Furthermore, the historical barriers that created healthcare data silos, such as limited incentives to share, security and privacy concerns, and technical inconsistencies, have largely been reduced either through federal legislation or technological advances. This has made healthcare data more accessible than it has ever been before.
With multiple RWD sources now available, ADS says healthcare companies must choose the right data sources to avoid wasting time and money. It classifies these sources into two major types, primary stakeholders, or entities involved with the delivery of care, and secondary stakeholders, or commercial entities.
Primary Stakeholder Data
According to ADS, primary stakeholder data sources are the local data stores for those that create healthcare data including providers, labs, insurance companies, and patients. The data storage systems they use are Electronic Health Records (EHRs) for clinical data, picture archiving and communication systems (PACS) for images, lab information systems for lab data, claims databases for claims, and others. Sourcing data from primary stakeholder data sources is therefore good for highly customized data pulls. And, since it connects to the same systems that providers use, bidirectional integrations to primary stakeholder sources also offer the opportunity to integrate into workflows and audit source files. These types of connections are not uncommon. For example, one of the most prestigious medical institutions in the US and globally had licensed access to its de-identified patient data to 16 companies as of 2020.
However, ADS says that working with primary stakeholder sources can be difficult and time-consuming, as there is still some hesitancy in sharing data due to existing security, privacy, and technical requirements and the potential for liability. Various institutions, clinics, and other types of care settings frequently adhere to different data standards, diluting the benefit of any single standard. ADS also estimates that the vast majority of primary stakeholder data are unstructured, creating a barrier to syntactic and semantic interoperability.

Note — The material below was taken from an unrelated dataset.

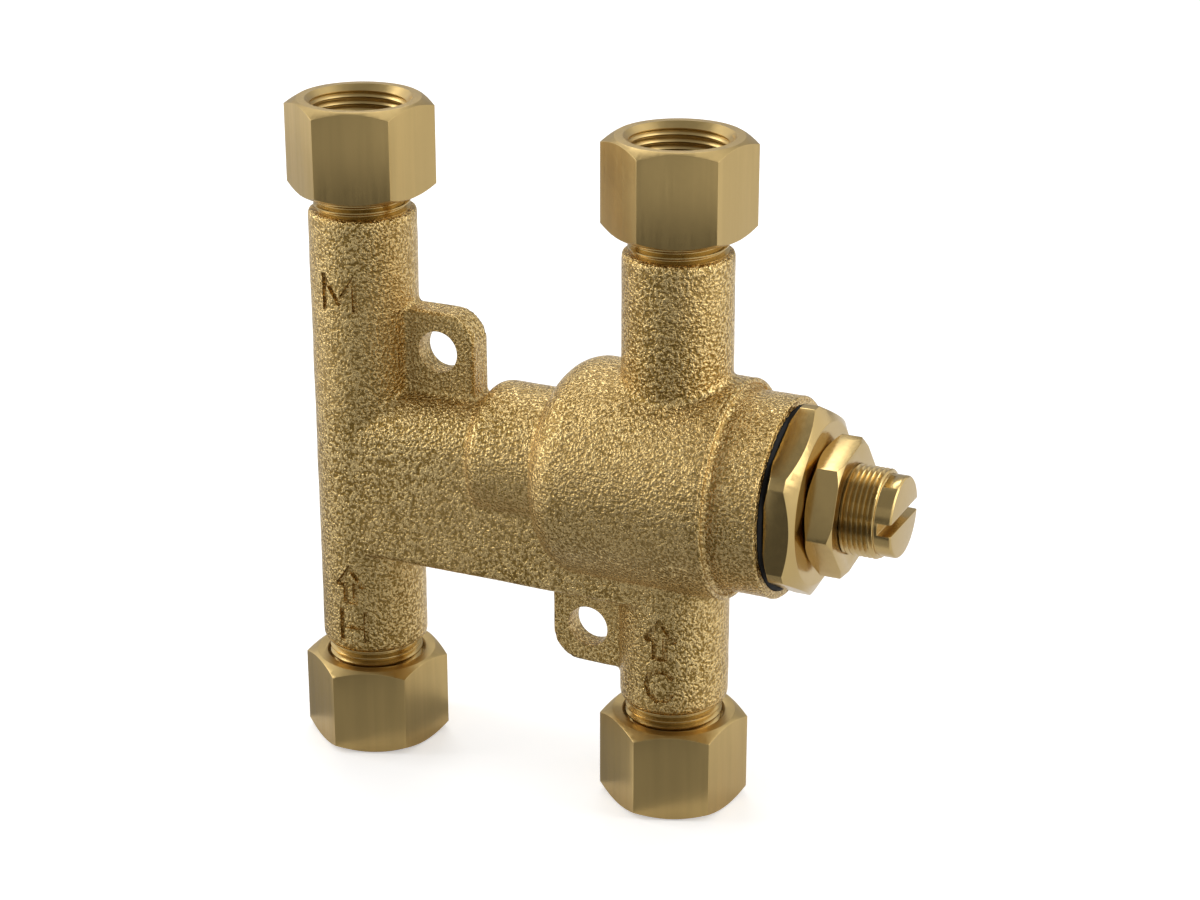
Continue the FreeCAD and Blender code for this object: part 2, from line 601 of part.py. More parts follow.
def bonnet_seal():
    """Black ring in the collar's pocket, behind the bonnet's hexagon."""
    middle = COLLAR_END - SEAL_POCKET_DEPTH + BONNET_SEAL_R + BONNET_FIT
    return ring_seal(middle, COLD_RING_R + BONNET_SEAL_R, BONNET_SEAL_R)


def spindle():
    """Adjusting screw: sealed stem, thread, plain tip and screwdriver slot."""
    groove_r = STEM_BORE_R - 2 * STEM_SEAL_R - 2 * SEAL_PLAY
    groove_half = STEM_SEAL_R + 2 * SEAL_PLAY
    screw = turned([(SPINDLE_START, 0), (SPINDLE_START, STEM_R), (STEM_SEAL_MID - groove_half, STEM_R),
                    (STEM_SEAL_MID - groove_half, groove_r), (STEM_SEAL_MID + groove_half, groove_r),
                    (STEM_SEAL_MID + groove_half, STEM_R), (STEM_END, STEM_R), (STEM_END, SPINDLE_R),
                    (SPINDLE_THREAD_END - SPINDLE_CHAMFER, SPINDLE_R),
                    (SPINDLE_THREAD_END, SPINDLE_R - SPINDLE_CHAMFER), (SPINDLE_THREAD_END, SPINDLE_TIP_R),
                    (SPINDLE_END - SPINDLE_CHAMFER, SPINDLE_TIP_R),
                    (SPINDLE_END, SPINDLE_TIP_R - SPINDLE_CHAMFER), (SPINDLE_END, 0)], "x")
    slot = Part.makeBox(2 * SLOT_DEPTH, 4 * SPINDLE_R, SLOT_WIDTH,
                        V(SPINDLE_END - SLOT_DEPTH, -2 * SPINDLE_R, -SLOT_WIDTH / 2))
    return screw.cut(slot)


def spindle_seal():
    """Ring seal in the stem's groove."""
    return ring_seal(STEM_SEAL_MID, STEM_BORE_R - STEM_SEAL_R - SEAL_PLAY, STEM_SEAL_R)


def lock_nut():
    """Hexagon nut against the bonnet's front."""
    corner_r = LOCK_FLATS / math.sqrt(3)
    blank = turned_hexagon(LOCK_START, LOCK_END, LOCK_FLATS, corner_r, LOCK_REAR_STEP,
                           LOCK_FRONT_STEP, LOCK_TURN, "x")
    return blank.cut(rod(LOCK_START, LOCK_END, SPINDLE_BORE_R, "x"))


# --- Thermostat ---------------------------------------------------------------------------------
def thrust_cup():
    """Cup that the spindle pushes, open towards the wax element, with a snap ring groove."""
    groove_r = CUP_HOLE_R + RING_GROOVE
    return turned([(CUP_START, CUP_HOLE_R), (CUP_START, CUP_R), (CUP_END, CUP_R), (CUP_END, 0),
                   (CUP_END - CUP_BASE, 0), (CUP_END - CUP_BASE, CUP_HOLE_R),
                   (RING_START + RING_THICKNESS + RING_PLAY, CUP_HOLE_R),
                   (RING_START + RING_THICKNESS + RING_PLAY, groove_r), (RING_START - RING_PLAY, groove_r),
                   (RING_START - RING_PLAY, CUP_HOLE_R)], "x")


def cup_ring():
    """Snap ring with the gap that lets it spring into the cup's groove."""
    outer_r = CUP_HOLE_R + RING_GROOVE - RING_PLAY
    ring = tube(RING_START, RING_START + RING_THICKNESS, outer_r, RING_HOLE_R, "x")
    gap_start = V(RING_START - RING_THICKNESS / 2, 0, 0)
    gap = Part.makeBox(2 * RING_THICKNESS, RING_THICKNESS, 2 * outer_r, gap_start)
    return ring.cut(gap)


def element_rod():
    """Rod that the wax pushes, with the head that the overload spring bears on."""
    head_end = ROD_HEAD_START + ROD_HEAD_THICKNESS
    return turned([(ROD_START, 0), (ROD_START, ROD_R), (ROD_HEAD_START, ROD_R), (ROD_HEAD_START, ROD_HEAD_R),
                   (head_end, ROD_HEAD_R), (head_end, 0)], "x")


def overload_spring():
    """Stiff spring between the rod's head and the bottom of the cup."""
    return coil_spring(ROD_HEAD_START + ROD_HEAD_THICKNESS, CUP_END - CUP_BASE, OVERLOAD_SPRING_R,
                       OVERLOAD_WIRE_R, OVERLOAD_TURNS, "x")


def wax_element():
    """Wax capsule: bulb, flange on the shuttle's hub, and guide neck for the rod."""
    element = turned([(BULB_START, 0), (BULB_START, BULB_R), (FLANGE_START, BULB_R), (FLANGE_START, FLANGE_R),
                      (HUB_START, FLANGE_R), (HUB_START, NECK_R), (NECK_END, NECK_R), (NECK_END, 0)], "x")
    nose = edges_where(element, lambda edge, p: abs(p.x - BULB_START) < SLACK)
    element = element.makeFillet(BULB_EDGE_R, nose)
    return element.cut(rod(WELL_START, NECK_END, ROD_R + ROD_FIT, "x"))


def shuttle():
    """Sleeve that meters hot water at its left edge and cold water at its right edge."""
    groove_half = SHUTTLE_SEAL_R + 2 * SEAL_PLAY
    groove_r = LAND_R - 2 * SHUTTLE_SEAL_R - 2 * SEAL_PLAY
    sleeve = turned([(SHUTTLE_START, SHUTTLE_BORE_R), (SHUTTLE_START, SHUTTLE_R),
                     (SHUTTLE_SEAL_MID - groove_half, SHUTTLE_R), (SHUTTLE_SEAL_MID - groove_half, groove_r),
                     (SHUTTLE_SEAL_MID + groove_half, groove_r), (SHUTTLE_SEAL_MID + groove_half, SHUTTLE_R),
                     (SHUTTLE_END, SHUTTLE_R), (SHUTTLE_END, SHUTTLE_BORE_R)], "x")
    hub_hole_r = NECK_R + SHUTTLE_FIT
    hub = tube(HUB_START, HUB_END, HUB_R, hub_hole_r, "x")
    hub_middle_r = (hub_hole_r + HUB_R) / 2
    sleeve_middle_r = (SHUTTLE_BORE_R + groove_r) / 2
    legs = spokes(HUB_SPOKES, HUB_SPOKE_WIDTH, hub_middle_r, sleeve_middle_r, HUB_START, HUB_END, "x")
    return one_solid(sleeve.multiFuse([hub] + legs))


def shuttle_seal():
    """Ring seal in the shuttle's groove."""
    return ring_seal(SHUTTLE_SEAL_MID, LAND_R - SHUTTLE_SEAL_R - SEAL_PLAY, SHUTTLE_SEAL_R)


def return_spring():
    """Spring between the mixing barrel's step and the wax element's flange."""
    return coil_spring(SPRING_STEP, FLANGE_START, RETURN_SPRING_R, RETURN_WIRE_R, RETURN_TURNS, "x")


# --- Assembly -------------------------------------------------------------------------------------
def at_port(shape, x, upward):
    """A piece made for the upward stub, moved to one port."""
    placed = shape.copy()
    if not upward:
        placed.rotate(V(0, 0, 0), V(1, 0, 0), 180)
    placed.translate(V(x, 0, 0))
    return placed


def in_inlet(shape, x):
    """An inlet cartridge piece, moved into one of the downward stubs."""
    placed = shape.copy()
    placed.translate(V(x, 0, -STUB_END))
    return placed


def pieces():
    """Every node's name and its shape, about the barrel axis."""
    made = {
        "valve_body": valve_body(),
        "bonnet": bonnet(),
        "bonnet_seal": bonnet_seal(),
        "spindle": spindle(),
        "spindle_seal": spindle_seal(),
        "lock_nut": lock_nut(),
        "thrust_cup": thrust_cup(),
        "cup_ring": cup_ring(),
        "element_rod": element_rod(),
        "overload_spring": overload_spring(),
        "wax_element": wax_element(),
        "shuttle": shuttle(),
        "shuttle_seal": shuttle_seal(),
        "return_spring": return_spring(),
    }
    nut = union_nut()
    flat_washer = washer()
    ports = {"mixed_outlet": (-PORT_X, True), "hot_inlet": (-PORT_X, False),
             "cold_outlet": (PORT_X, True), "cold_inlet": (PORT_X, False)}
    for name, (x, upward) in ports.items():
        made[name + "_nut"] = at_port(nut, x, upward)
        made[name + "_washer"] = at_port(flat_washer, x, upward)
    cartridge = {"inlet_screen": inlet_screen(), "check_cage": check_cage(),
                 "check_poppet": check_poppet(), "check_spring": check_spring()}
    for water, x in (("hot", -PORT_X), ("cold", PORT_X)):
        for name, shape in cartridge.items():
            made[water + "_" + name] = in_inlet(shape, x)
    return made


def main():
    os.makedirs("parts", exist_ok=True)
    for name, shape in pieces().items():
        shape.translate(V(0, 0, BARREL_HEIGHT))
        shape.exportStep("parts/" + name + ".step")
        print(name, len(shape.Solids), shape.isValid(), round(shape.Volume, 1))


main()
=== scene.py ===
"""Looks of the mixing valve.

A soft sand casting, turned brass fittings with real threads, and a white studio.
"""

import json
import math

import bpy
from mathutils import Matrix, Vector


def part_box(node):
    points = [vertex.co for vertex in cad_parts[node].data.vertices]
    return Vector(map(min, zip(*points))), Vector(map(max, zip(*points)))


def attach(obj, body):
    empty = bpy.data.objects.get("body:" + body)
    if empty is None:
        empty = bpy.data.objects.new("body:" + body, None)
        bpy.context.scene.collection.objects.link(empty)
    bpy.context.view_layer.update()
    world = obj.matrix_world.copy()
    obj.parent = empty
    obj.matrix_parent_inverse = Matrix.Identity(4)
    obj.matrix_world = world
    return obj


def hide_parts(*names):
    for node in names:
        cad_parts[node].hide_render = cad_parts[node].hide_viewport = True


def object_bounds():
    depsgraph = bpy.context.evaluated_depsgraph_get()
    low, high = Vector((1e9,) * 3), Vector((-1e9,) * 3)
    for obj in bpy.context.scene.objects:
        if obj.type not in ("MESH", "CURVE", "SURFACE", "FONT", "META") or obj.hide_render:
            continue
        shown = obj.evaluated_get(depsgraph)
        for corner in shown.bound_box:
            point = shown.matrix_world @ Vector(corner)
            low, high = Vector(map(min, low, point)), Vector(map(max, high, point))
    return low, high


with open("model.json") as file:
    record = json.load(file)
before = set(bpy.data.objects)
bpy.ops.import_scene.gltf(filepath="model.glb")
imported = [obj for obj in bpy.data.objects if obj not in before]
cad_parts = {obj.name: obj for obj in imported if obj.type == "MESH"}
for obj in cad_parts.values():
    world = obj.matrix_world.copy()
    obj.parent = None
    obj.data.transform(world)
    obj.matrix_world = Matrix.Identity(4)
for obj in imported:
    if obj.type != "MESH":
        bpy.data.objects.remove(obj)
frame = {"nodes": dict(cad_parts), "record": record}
CAD_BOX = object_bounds()

bl_info = {
    "name": "Mixing valve looks",
    "version": (1, 0, 0),
    "blender": (4, 5, 0),
    "location": "3D View > Sidebar > Valve",
    "description": "Builds the casting, threads, finishes and studio round the valve's CAD frame",
    "category": "Object",
}

MM = 0.001
NEAR = 0.01 * MM                 # points closer than this are at one place
PAST = 1.0 * MM                  # how far a blank or a cutter runs on past what it meets
NUT_TURN = math.radians(21.2)    # from X to a corner of every union nut
PORTS = {"mixed_outlet": 1, "hot_inlet": -1, "cold_outlet": 1, "cold_inlet": -1}    # +1 faces up


# --- Sizes read from the frame -------------------------------------------------------------------
def middle(node):
    """The middle of a CAD node's box."""
    low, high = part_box(node)
    return (low + high) / 2


BODY_LOW, BODY_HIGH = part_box("valve_body")
LEFT_X = middle("mixed_outlet_nut").x
RIGHT_X = middle("cold_outlet_nut").x
AXIS_Z = middle("spindle").z
COLUMN_R = LEFT_X - BODY_LOW.x
CHAMBER_R = BODY_HIGH.y
COLLAR_END = BODY_HIGH.x
BARREL_AXIS = (0, 0, AXIS_Z)
FLOOR_Z = CAD_BOX[0][2] - 0.05 * MM


# --- Settings that a user would change -----------------------------------------------------------
def length(name, description, default):
    """A length property, in metres."""
    return bpy.props.FloatProperty(name=name, description=description, default=default,
                                   unit="LENGTH", precision=5)


def colour(name, description, default):
    """A linear colour property."""
    return bpy.props.FloatVectorProperty(name=name, description=description, default=default,
                                         size=3, subtype="COLOR", min=0.0, max=1.0)


class CastingSettings(bpy.types.PropertyGroup):
    voxel: length("Skin cell", "Cell size of the casting's skin", 0.43 * MM)
    softness: bpy.props.IntProperty(name="Blend softness", default=2,
                                    description="How often the skin is smoothed")
    unevenness: length("Unevenness", "Height of the casting's slow waves", 0.14 * MM)
    mark_depth: length("Mark depth", "Depth of the port marks", 0.55 * MM)
    mark_width: length("Mark width", "Stroke width of the port marks", 0.78 * MM)


class ThreadSettings(bpy.types.PropertyGroup):
    port_pitch: length("Port pitch", "Pitch of the stub and union nut threads", 1.0583 * MM)
    port_depth: length("Port thread depth", "Depth of the stub threads", 0.56 * MM)
    spindle_pitch: length("Spindle pitch", "Pitch of the adjusting thread", 0.75 * MM)
    spindle_depth: length("Spindle thread depth", "Depth of the adjusting thread", 0.62 * MM)
    steps: bpy.props.IntProperty(name="Steps", default=72,
                                 description="Steps in one turn of a thread")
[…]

Secondary Stakeholder Data
Secondary stakeholder data sources are third parties that aggregate data, or the permissions for the data, and license, or grant, access to a consumer. These sources fall into three categories: patient registries, data vendors, and data marketplaces. According to ADS, registries are good for retrospective research on specific patient populations or therapeutic areas. In general, these registries are used only for research and not for commercial purposes, with few exceptions. A significant disadvantage with registries is that the consumer has very little control over the content and data curation strategies.

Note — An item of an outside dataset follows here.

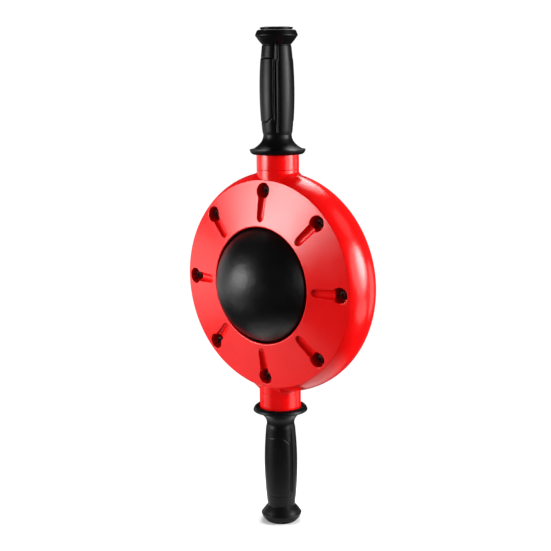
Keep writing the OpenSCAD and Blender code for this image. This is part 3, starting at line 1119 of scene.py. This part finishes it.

Data vendors are an efficient data source for retrospective analyses of reasonably well-normalized datasets. Their main advantage is that they bring together many disparate data sources into a common database and typically have something for everyone. The drawback is high costs and the lack of workflow integrations with the data sources. Data marketplaces, which are essentially brokers of data, have the advantage of speed, allowing analytics to start almost immediately. But this speed may come with deficiencies in detail, as most datasets from marketplaces are on a ‘what-you-see-is-what-you-get’ basis.

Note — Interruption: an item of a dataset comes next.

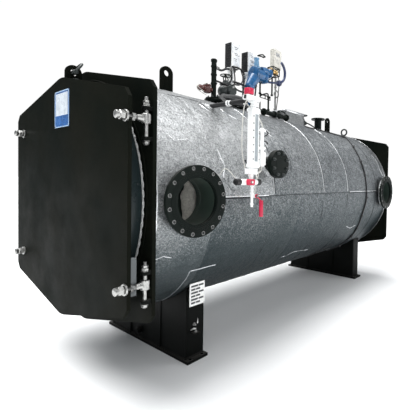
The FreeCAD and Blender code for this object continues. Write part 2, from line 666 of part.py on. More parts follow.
def make_top_cock():
    """The cock above the gauge, its pipe into the shell and its turning knob."""
    x_range = (KNOB_X - 40, GAUGE_X + 45)
    block = box(x_range, span(GAUGE_Y, 30), (TOP_COCK_Z - 25, TOP_COCK_Z + 10))
    neck = upright(GAUGE_X, GAUGE_Y, GAUGE_TOP, TOP_COCK_Z, 20)
    branch_end = (GAUGE_X, -300, TOP_BRANCH_Z)
    branch_start = (GAUGE_X, GAUGE_Y, TOP_BRANCH_Z)
    branch = rod(branch_start, branch_end, 16)
    spindle = upright(KNOB_X, GAUGE_Y, TOP_COCK_Z, TOP_COCK_Z + 72, SPINDLE_RADIUS)
    parts["gauge_top_cock"] = seat_on_shell(fuse(block, neck, branch, spindle))
    jacket_holes.append(rod(branch_start, branch_end, BRANCH_HOLE_RADIUS))
    knob = upright(KNOB_X, GAUGE_Y, TOP_COCK_Z + 16, TOP_COCK_Z + 66, KNOB_RADIUS)
    bore = upright(KNOB_X, GAUGE_Y, TOP_COCK_Z, TOP_COCK_Z + 80, SPINDLE_RADIUS + RUNNING_CLEARANCE)
    parts["gauge_top_knob"] = knob.cut(bore)


def make_bottom_cock():
    """The cock under the gauge with its drain, its handle and the drain's lever."""
    z = GAUGE_VALVE_Z
    y = GAUGE_Y
    neck = upright(GAUGE_X - 20, y, z, GAUGE_BOTTOM, 17)
    block = box((GAUGE_X - 65, GAUGE_X + 30), span(y, 26), (GAUGE_BOTTOM - 50, GAUGE_BOTTOM - 5))
    bar = rod((GAUGE_X - 185, y, z), (GAUGE_X + 82, y, z), 24)
    branch_end = (LOW_BRANCH_X, -700, z)
    branch_start = (LOW_BRANCH_X, y, z)
    branch = rod(branch_start, branch_end, 18)
    spindle = rod((HANDLE_X, y, z), (HANDLE_X, y - 66, z), SPINDLE_RADIUS)
    drain = upright(DRAIN_X, y, DRAIN_BOTTOM, z, 11)
    boss = rod((DRAIN_X, y, DRAIN_PIVOT_Z), (DRAIN_PIVOT_X, y, DRAIN_PIVOT_Z), 9)
    pivot_back = (DRAIN_PIVOT_X, y + 12, DRAIN_PIVOT_Z)
    pivot = rod(pivot_back, (DRAIN_PIVOT_X, y - 34, DRAIN_PIVOT_Z), LEVER_PIN_RADIUS)
    shoulder = rod(pivot_back, (DRAIN_PIVOT_X, y - 12, DRAIN_PIVOT_Z), 14)
    cock = fuse(neck, block, bar, branch, spindle, drain, boss, pivot, shoulder)
    parts["gauge_bottom_cock"] = seat_on_shell(cock)
    jacket_holes.append(rod(branch_start, branch_end, BRANCH_HOLE_RADIUS))
    handle = box((HANDLE_X - 38, HANDLE_X + 38), (y - 58, y - 30), span(z, 24))
    handle_bore = rod((HANDLE_X, y, z), (HANDLE_X, y - 70, z), SPINDLE_RADIUS + RUNNING_CLEARANCE)
    parts["gauge_bottom_handle"] = handle.cut(handle_bore)
    lever_y = y - 23
    elbow = (DRAIN_PIVOT_X + 55, lever_y, DRAIN_PIVOT_Z - 38)
    hub_start = (DRAIN_PIVOT_X, lever_y - 5, DRAIN_PIVOT_Z)
    hub = rod(hub_start, (DRAIN_PIVOT_X, lever_y + 5, DRAIN_PIVOT_Z), 16)
    arm = rod((DRAIN_PIVOT_X, lever_y, DRAIN_PIVOT_Z), elbow, 5)
    grip = rod(elbow, (DRAIN_PIVOT_X + 58, lever_y, DRAIN_PIVOT_Z - 170), 17)
    pivot_end = (DRAIN_PIVOT_X, y - 50, DRAIN_PIVOT_Z)
    bore = rod((DRAIN_PIVOT_X, y, DRAIN_PIVOT_Z), pivot_end, LEVER_PIN_RADIUS + RUNNING_CLEARANCE)
    parts["gauge_drain_lever"] = fuse(hub, arm, grip).cut(bore)


def make_rating_plate():
    """The blank rating plate on its bracket, on the front saddle's near side."""
    side = -SADDLE_HALF_WIDTH
    face = side - RATING_STANDOFF
    bracket = box((-60, 20), (face, side), (500, 620))
    plate = box(RATING_X, (face - RATING_THICKNESS, face), RATING_Z)
    parts["rating_plate"] = fuse(bracket, plate)


def make_jacket():
    """The lagging, as mats around the shell: one at each nozzle, and the rest of each ring."""
    jacket = axis_cylinder(LAGGING_RADIUS, SHELL_FRONT, SHELL_REAR)
    jacket = jacket.cut(long_cylinder(SHELL_RADIUS + LAGGING_GAP))
    for hole in jacket_holes:
        jacket = jacket.cut(hole)
    reach = LAGGING_RADIUS + OVERSHOOT
    full = span(0, reach)
    front_x = (SHELL_FRONT - 1, FRONT_MAT_END)
    middle_x = (FRONT_MAT_END, REAR_MAT_START)
    rear_x = (REAR_MAT_START, SHELL_REAR + 1)
    nozzle_z = span(AXIS_HEIGHT, NOZZLE_MAT_HALF_HEIGHT)
    for name, x_range in (("front", front_x), ("rear", rear_x)):
        near_side = box(x_range, (-reach, 0), nozzle_z)
        ring = jacket.common(box(x_range, full, span(AXIS_HEIGHT, reach)))
        parts["lagging_" + name + "_nozzle_mat"] = ring.common(near_side)
        parts["lagging_" + name + "_wrap"] = ring.cut(near_side)
    upper = (AXIS_HEIGHT, AXIS_HEIGHT + reach)
    lower = (AXIS_HEIGHT - reach, AXIS_HEIGHT)
    parts["lagging_middle_top"] = jacket.common(box(middle_x, full, upper))
    parts["lagging_middle_bottom"] = jacket.common(box(middle_x, full, lower))


def write_parts():
    """One STEP file for each sub-part."""
    os.makedirs("parts", exist_ok=True)
    for name, shape in parts.items():
        shape.exportStep("parts/" + name + ".step")


make_shell()
make_end_plates()
make_saddles()
make_flue_nozzles()
make_blind_nozzle()
make_steam_outlet()
make_door()
make_hinge_supports()
make_ridge_pads()
make_stop_valve()
make_level_probes()
make_safety_valve()
make_lagged_hump()
make_vent_valve()
make_drain_pipe()
make_gauge_column()
make_top_cock()
make_bottom_cock()
make_rating_plate()
make_jacket()
write_parts()
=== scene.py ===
"""Looks of a horizontal fire-tube boiler: materials, foil lagging and small fittings, in metres."""
import json
import math

import bmesh
import bpy
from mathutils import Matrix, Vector, noise


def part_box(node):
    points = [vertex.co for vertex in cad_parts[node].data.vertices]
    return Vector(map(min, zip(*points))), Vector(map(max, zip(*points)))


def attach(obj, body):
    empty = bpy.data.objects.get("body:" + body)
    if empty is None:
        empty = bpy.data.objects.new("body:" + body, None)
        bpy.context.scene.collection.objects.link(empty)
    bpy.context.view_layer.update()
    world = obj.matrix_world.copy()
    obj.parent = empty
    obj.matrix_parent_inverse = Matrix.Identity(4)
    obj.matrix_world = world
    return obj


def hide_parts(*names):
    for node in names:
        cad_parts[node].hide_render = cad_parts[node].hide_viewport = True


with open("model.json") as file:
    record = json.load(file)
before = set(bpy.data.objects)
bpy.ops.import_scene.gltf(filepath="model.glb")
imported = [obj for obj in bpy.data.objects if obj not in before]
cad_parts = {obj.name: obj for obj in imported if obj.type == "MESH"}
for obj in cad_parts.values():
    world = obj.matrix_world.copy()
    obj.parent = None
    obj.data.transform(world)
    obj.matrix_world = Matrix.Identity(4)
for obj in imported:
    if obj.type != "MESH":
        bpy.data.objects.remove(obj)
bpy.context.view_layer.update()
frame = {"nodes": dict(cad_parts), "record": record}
NODES = frame["nodes"]
TAU = 2 * math.pi
REAR, FRONT, FAR, NEAR, UP, DOWN = (1, 0, 0), (-1, 0, 0), (0, 1, 0), (0, -1, 0), (0, 0, 1), (0, 0, -1)


# ---------------------------------------------------------------- places read from the frame
def middle(node):
    low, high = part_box(node)
    return (low + high) / 2


SHELL_LOW, SHELL_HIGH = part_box("lagging_middle_top")
AXIS_Z = SHELL_LOW.z
JACKET_R = SHELL_HIGH.y
JACKET_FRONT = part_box("lagging_front_wrap")[0].x
JACKET_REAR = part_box("lagging_rear_wrap")[1].x
MAT_FRONT = SHELL_LOW.x
MAT_REAR = SHELL_HIGH.x
FRONT_NOZZLE = middle("front_flue_nozzle")
REAR_NOZZLE = middle("rear_flue_nozzle")
NOZZLE_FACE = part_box("front_flue_nozzle")[0].y
NOZZLE_R = 0.1778
FLANGE_THICKNESS = 0.026

# Door, hinge and its pins
HINGE_X, HINGE_Y = -0.655, -0.948
BOLT_Y = 0.795
BOLT_LEVELS = (1.905, 0.861)
EAR_LEVELS = ((1.78, 1.968), (0.752, 0.935))
ROPE_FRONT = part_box("door_rope_seal")[0].x
ROPE_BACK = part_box("door_rope_seal")[1].x

# Level gauge
GAUGE = middle("level_gauge")
TOP_BRANCH_Z = 2.182
TOP_COCK_Z = 2.19
LOW_BRANCH_X, LOW_BRANCH_Z = 0.118, 1.518
KNOB_X = middle("gauge_top_knob").x
HANDLE_X = middle("gauge_bottom_handle").x
DRAIN_X = 0.173
DRAIN_PIVOT = (0.205, 1.405)
STANDPIPE = (0.305, -1.062)
STAND_LINKS = (1.8, 1.945)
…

According to ADS, these various sources of real-world data available to healthcare companies each have their advantages and drawbacks, and having an expert data research organization in their corner will help these companies source, curate, and analyze healthcare data in the most effective way possible, helping them to reap the benefits faster and better. ADS conducts data diligence to determine whether the dataset is relevant and of sufficient quality for the client’s purposes. ADS then brings a detailed understanding of the data context and broad knowledge of customer requirements, applying the right AI and data science tools and methods for curating clients’ data to meet specific objectives.